**Requirements**:
Of the lines listed below, return exactly those that run from the line containing "Model this object" through the line containing "wasm.setup();", both included.

(3D code data)
==============================
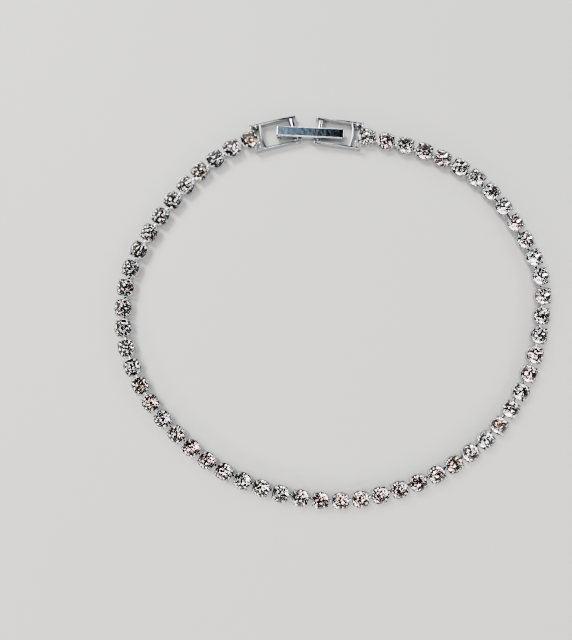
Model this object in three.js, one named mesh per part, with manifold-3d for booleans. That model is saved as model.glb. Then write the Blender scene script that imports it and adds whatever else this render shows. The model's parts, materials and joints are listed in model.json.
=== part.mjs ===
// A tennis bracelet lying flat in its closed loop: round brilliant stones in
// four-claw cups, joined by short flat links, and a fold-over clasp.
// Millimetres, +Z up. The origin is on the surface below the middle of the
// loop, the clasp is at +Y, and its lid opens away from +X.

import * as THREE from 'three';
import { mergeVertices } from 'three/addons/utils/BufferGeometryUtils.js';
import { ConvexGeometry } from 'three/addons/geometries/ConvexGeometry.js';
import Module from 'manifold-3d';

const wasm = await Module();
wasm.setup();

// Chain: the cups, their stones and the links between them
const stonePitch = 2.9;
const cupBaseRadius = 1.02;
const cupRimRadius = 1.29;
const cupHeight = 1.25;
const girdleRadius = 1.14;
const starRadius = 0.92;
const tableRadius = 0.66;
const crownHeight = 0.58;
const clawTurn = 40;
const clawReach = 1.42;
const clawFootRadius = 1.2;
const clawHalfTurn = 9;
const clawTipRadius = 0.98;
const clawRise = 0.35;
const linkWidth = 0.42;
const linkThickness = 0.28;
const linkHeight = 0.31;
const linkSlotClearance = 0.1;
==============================
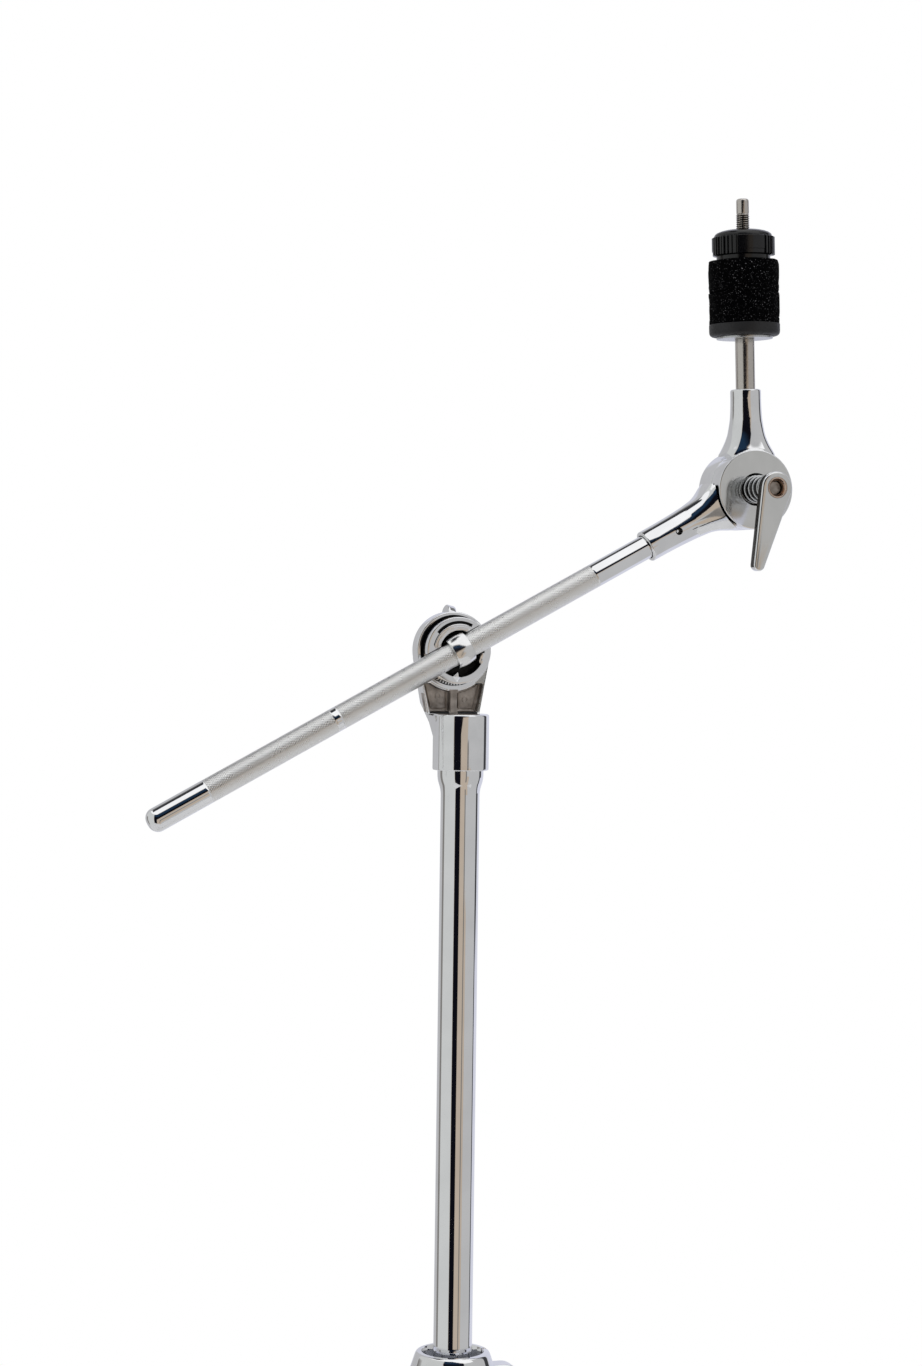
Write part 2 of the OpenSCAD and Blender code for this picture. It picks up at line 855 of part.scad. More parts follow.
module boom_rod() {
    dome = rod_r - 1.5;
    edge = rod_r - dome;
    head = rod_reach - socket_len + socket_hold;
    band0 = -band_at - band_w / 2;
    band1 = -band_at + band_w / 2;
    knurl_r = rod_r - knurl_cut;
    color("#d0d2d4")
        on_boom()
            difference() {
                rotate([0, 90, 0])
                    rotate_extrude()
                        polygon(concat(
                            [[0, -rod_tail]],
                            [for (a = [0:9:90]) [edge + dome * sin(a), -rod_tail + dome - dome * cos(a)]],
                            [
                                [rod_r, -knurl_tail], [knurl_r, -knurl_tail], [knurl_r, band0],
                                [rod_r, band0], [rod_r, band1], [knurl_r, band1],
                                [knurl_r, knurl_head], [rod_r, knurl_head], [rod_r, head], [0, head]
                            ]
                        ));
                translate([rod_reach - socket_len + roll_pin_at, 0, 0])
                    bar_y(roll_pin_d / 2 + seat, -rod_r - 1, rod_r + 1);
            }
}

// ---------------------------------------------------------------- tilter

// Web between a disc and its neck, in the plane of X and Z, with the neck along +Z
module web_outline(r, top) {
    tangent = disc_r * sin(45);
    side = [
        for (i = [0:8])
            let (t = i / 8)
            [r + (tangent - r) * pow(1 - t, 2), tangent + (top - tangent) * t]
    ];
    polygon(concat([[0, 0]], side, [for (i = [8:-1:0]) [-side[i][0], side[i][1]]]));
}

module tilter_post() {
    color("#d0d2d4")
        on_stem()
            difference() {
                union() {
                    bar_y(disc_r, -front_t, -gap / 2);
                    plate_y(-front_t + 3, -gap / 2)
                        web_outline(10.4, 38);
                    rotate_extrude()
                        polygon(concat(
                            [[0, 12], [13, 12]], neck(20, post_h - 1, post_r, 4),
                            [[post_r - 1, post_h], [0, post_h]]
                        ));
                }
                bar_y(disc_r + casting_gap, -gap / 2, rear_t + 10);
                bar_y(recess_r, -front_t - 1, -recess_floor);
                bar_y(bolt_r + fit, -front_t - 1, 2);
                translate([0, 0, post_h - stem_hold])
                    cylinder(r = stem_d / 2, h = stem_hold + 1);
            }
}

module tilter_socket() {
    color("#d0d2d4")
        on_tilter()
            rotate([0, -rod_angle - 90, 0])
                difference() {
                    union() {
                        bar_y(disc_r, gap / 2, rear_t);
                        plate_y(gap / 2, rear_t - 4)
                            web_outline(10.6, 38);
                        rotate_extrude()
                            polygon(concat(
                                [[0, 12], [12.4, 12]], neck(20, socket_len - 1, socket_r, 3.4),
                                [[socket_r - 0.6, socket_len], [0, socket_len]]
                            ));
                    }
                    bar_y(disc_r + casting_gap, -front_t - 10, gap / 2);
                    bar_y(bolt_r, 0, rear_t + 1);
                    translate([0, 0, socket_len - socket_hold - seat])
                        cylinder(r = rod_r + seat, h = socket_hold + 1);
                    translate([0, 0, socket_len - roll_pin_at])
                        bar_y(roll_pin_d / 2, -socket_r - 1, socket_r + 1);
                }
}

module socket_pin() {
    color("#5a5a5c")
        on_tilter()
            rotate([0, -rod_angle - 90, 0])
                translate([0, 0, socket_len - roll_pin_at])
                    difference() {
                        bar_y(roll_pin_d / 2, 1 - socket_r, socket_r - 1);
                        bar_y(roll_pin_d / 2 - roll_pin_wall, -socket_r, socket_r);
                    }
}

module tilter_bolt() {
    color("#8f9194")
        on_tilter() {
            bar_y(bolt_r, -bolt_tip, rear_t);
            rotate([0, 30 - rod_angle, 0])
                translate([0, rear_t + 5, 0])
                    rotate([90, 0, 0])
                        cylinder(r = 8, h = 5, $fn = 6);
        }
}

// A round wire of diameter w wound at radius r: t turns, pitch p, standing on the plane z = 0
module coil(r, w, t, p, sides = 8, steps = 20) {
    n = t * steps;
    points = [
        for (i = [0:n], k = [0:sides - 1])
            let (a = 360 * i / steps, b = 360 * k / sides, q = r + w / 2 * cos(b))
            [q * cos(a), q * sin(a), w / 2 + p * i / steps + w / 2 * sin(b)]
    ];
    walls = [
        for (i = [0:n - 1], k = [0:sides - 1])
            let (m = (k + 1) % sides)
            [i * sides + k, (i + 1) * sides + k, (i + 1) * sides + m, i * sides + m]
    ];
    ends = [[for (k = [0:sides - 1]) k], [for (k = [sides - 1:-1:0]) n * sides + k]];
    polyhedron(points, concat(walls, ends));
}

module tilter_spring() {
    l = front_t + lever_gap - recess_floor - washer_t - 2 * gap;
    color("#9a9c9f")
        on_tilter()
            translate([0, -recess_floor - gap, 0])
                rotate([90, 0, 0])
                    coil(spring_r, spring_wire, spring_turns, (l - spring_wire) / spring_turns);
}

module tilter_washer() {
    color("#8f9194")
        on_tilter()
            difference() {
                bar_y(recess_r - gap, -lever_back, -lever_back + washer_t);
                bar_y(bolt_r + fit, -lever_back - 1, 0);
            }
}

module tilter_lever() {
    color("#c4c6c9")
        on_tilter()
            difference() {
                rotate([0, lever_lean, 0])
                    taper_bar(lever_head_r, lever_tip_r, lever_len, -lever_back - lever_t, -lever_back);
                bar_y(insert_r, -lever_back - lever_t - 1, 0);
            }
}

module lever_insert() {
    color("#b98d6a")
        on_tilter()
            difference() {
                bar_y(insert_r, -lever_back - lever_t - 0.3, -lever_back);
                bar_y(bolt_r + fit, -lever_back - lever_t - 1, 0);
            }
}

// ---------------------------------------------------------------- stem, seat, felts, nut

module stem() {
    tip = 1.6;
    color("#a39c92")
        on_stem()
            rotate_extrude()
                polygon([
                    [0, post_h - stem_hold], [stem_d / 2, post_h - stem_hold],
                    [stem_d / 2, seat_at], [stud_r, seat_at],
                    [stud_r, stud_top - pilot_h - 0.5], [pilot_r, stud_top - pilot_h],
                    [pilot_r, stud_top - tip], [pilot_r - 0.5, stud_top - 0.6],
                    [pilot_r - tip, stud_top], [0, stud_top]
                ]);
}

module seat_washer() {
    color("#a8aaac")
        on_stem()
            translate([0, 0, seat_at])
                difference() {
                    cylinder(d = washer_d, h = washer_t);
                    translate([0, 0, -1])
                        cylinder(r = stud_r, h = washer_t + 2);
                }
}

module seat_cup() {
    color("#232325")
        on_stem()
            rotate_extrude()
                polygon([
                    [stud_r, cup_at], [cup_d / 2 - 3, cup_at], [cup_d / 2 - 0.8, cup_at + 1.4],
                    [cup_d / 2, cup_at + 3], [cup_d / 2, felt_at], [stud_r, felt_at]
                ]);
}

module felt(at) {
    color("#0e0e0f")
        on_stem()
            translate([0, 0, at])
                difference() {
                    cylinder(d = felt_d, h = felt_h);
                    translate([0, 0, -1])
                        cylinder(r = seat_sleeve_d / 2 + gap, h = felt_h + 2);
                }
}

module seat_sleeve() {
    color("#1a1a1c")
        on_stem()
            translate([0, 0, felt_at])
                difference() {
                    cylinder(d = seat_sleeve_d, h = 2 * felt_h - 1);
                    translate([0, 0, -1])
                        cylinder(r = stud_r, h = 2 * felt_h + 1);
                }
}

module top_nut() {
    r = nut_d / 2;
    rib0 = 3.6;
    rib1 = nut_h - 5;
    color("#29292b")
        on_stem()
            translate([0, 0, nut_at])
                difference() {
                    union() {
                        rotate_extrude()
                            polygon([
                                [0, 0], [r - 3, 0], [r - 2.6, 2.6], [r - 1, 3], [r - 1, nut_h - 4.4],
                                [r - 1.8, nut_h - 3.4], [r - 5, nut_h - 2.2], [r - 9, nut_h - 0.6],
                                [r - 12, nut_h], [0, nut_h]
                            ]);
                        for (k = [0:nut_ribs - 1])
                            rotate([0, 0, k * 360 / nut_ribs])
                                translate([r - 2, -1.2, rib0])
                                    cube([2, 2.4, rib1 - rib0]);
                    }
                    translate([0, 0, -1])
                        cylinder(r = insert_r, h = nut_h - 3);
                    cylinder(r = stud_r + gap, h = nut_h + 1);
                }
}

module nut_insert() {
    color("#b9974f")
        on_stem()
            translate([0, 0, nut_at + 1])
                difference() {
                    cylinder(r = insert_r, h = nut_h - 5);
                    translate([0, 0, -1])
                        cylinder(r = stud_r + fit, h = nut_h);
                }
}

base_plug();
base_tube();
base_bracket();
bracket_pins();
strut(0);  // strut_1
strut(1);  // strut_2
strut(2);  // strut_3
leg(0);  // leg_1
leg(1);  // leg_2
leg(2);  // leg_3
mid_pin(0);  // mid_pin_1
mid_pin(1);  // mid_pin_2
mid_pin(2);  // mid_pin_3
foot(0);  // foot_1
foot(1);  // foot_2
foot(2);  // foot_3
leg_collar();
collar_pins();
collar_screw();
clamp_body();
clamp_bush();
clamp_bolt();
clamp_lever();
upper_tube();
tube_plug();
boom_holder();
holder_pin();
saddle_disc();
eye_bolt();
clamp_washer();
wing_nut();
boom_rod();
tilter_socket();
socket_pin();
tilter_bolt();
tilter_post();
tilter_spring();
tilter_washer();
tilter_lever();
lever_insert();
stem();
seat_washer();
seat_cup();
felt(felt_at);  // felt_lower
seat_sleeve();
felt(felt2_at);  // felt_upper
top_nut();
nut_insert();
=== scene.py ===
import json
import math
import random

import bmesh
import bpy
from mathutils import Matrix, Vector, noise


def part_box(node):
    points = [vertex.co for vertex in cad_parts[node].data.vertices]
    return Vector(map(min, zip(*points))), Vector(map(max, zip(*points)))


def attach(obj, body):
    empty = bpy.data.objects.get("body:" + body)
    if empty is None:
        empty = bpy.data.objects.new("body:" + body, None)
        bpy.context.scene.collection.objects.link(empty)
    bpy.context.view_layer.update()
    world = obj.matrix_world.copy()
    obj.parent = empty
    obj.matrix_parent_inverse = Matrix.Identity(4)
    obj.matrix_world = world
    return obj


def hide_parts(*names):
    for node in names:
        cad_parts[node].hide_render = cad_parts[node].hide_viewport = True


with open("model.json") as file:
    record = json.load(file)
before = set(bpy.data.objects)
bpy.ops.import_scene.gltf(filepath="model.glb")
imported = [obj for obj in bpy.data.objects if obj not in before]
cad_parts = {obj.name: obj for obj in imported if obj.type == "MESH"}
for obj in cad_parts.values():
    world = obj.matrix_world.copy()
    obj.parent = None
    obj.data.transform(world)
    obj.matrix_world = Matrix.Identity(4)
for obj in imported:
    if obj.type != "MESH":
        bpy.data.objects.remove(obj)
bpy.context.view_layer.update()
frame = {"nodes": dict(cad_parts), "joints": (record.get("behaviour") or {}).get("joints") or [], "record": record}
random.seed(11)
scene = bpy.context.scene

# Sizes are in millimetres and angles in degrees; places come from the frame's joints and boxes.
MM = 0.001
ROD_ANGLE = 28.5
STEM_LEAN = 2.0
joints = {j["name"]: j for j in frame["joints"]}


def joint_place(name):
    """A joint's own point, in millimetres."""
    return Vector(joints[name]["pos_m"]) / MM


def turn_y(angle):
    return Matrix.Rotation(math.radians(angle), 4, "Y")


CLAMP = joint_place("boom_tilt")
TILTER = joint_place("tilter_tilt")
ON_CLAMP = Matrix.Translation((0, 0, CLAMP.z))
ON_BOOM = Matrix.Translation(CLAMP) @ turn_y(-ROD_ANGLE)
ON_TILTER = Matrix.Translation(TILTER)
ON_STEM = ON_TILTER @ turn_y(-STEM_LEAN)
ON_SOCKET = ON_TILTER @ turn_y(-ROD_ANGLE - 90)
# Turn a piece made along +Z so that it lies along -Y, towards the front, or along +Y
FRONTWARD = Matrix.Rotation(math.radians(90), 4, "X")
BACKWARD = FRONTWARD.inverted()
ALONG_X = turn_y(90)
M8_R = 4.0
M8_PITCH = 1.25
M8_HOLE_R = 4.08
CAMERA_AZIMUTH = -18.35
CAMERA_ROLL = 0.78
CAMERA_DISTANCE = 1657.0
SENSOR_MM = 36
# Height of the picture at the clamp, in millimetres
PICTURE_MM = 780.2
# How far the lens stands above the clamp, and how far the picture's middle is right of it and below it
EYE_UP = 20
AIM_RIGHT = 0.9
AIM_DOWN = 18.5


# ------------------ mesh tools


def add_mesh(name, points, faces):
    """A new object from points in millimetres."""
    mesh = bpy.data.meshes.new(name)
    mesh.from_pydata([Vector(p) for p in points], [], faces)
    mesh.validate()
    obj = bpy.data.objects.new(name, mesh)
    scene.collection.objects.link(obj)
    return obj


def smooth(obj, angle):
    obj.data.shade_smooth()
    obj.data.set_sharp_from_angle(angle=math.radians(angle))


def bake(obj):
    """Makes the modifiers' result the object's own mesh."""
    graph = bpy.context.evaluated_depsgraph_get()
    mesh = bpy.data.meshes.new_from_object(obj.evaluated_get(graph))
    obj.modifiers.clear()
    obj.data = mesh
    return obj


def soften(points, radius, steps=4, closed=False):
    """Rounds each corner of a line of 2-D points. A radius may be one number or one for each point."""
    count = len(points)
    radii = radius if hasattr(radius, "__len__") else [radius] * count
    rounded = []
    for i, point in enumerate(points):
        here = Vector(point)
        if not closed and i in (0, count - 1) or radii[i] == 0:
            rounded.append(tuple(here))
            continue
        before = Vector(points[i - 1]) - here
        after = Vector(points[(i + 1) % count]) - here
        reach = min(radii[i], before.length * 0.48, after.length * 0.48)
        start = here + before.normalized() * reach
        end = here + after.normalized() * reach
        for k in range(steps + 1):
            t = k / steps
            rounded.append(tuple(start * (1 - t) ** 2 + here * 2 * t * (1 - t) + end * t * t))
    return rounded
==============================
**Written reply**:
Model this object in three.js, one named mesh per part, with manifold-3d for booleans. That model is saved as model.glb. Then write the Blender scene script that imports it and adds whatever else this render shows. The model's parts, materials and joints are listed in model.json.
=== part.mjs ===
// A tennis bracelet lying flat in its closed loop: round brilliant stones in
// four-claw cups, joined by short flat links, and a fold-over clasp.
// Millimetres, +Z up. The origin is on the surface below the middle of the
// loop, the clasp is at +Y, and its lid opens away from +X.

import * as THREE from 'three';
import { mergeVertices } from 'three/addons/utils/BufferGeometryUtils.js';
import { ConvexGeometry } from 'three/addons/geometries/ConvexGeometry.js';
import Module from 'manifold-3d';

const wasm = await Module();
wasm.setup();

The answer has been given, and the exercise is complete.